# BASS PRO #3 Atlas '62 Impala



## 1scalevolvo (Feb 5, 2004)

:wave: Greetings all;

Here is another Resincast Atlas '62 Impala #3 Earnhardt "Bass Pro".
BTW, where are these Bass Pro store's ? I live in the NY area.Perhaps out midwest,Dixie or Ca. ?


:dude: Neal


----------



## Gear Head (Mar 22, 2005)

now that is sharp Neal :thumbsup: :thumbsup:


----------



## TX Street Racer (May 8, 2004)

Cool Impala man :thumbsup: 

There are at least two Bass Pro Shops that I'm aware of.... one in Missouri and one near Houston,TX.


----------



## jph49 (Nov 20, 2003)

There is a Bass Pro shop in Springfield, Missouri. Another in the St. Louis area. There is also one in Nashville, TN.


----------



## car guy (Nov 22, 2003)

volvo1:1 said:


> :wave: Greetings all;
> 
> BTW, where are these Bass Pro store's ? I live in the NY area.Perhaps out midwest,Dixie or Ca. ?
> 
> ...



Not there & not here, so somewhere in between is a good guess...


----------



## AfxToo (Aug 29, 2003)

The nearest Bass Pro Shops to NYC is either Baltimore, MD or Auburn, NY (near Syracuse). If you're looking for a big outdoor store Gander Mountain is comparable to Bass Pro Shops and there's one in Johnson City, NY (near Binghamton).


----------



## TX Street Racer (May 8, 2004)

AfxToo said:


> The nearest Bass Pro Shops to NYC is either Baltimore, MD or Auburn, NY (near Syracuse).
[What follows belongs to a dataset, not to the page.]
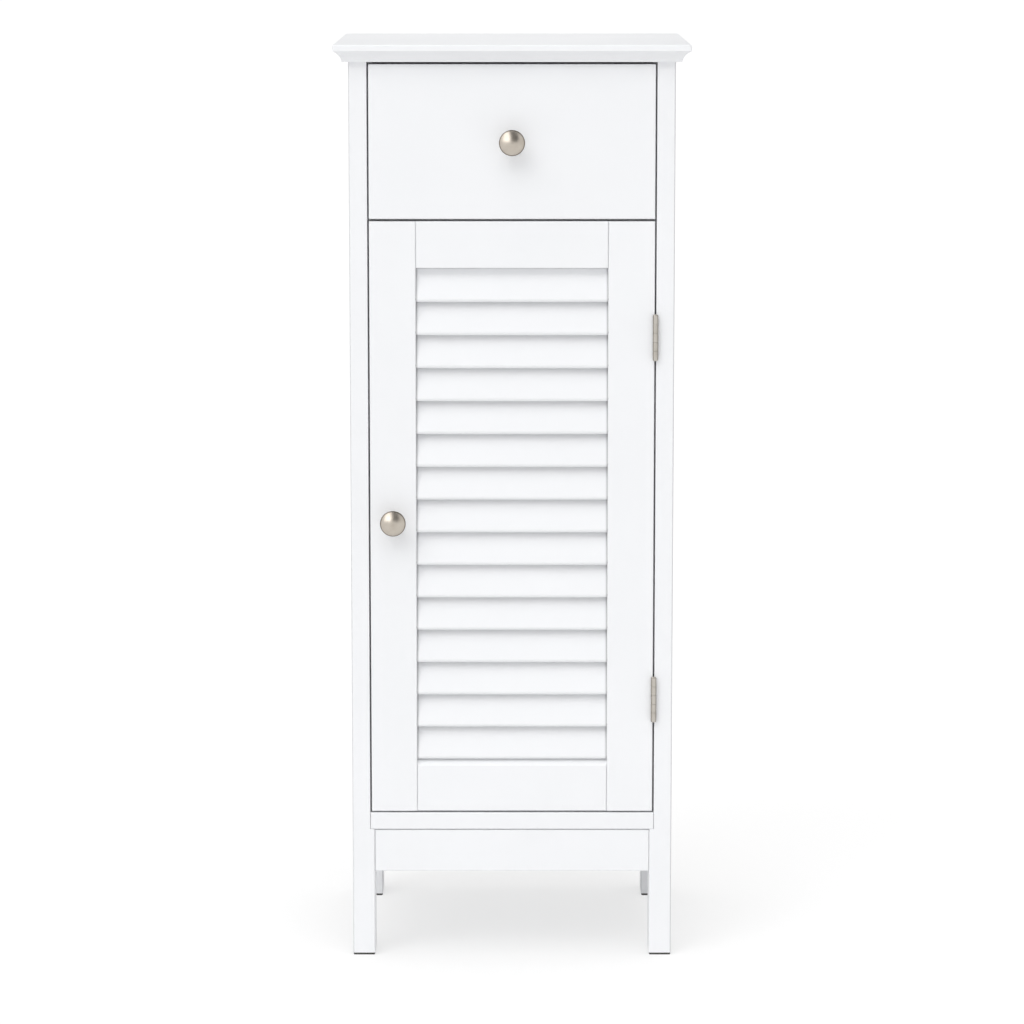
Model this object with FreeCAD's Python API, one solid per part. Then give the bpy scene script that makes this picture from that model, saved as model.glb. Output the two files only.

If you're looking for a big outdoor store Gander Mountain is comparable to Bass Pro Shops and there's one in Johnson City, NY (near Binghamton).



Yep, a Gander Mountain store was just opend up about 45 minutes from me.....in fact, almost literally in Captain Fred's back yard  

Gander Mountain is also an incredible store......but this one local to me isn't even half the size of the Bass Pro Shop in Missouri.


----------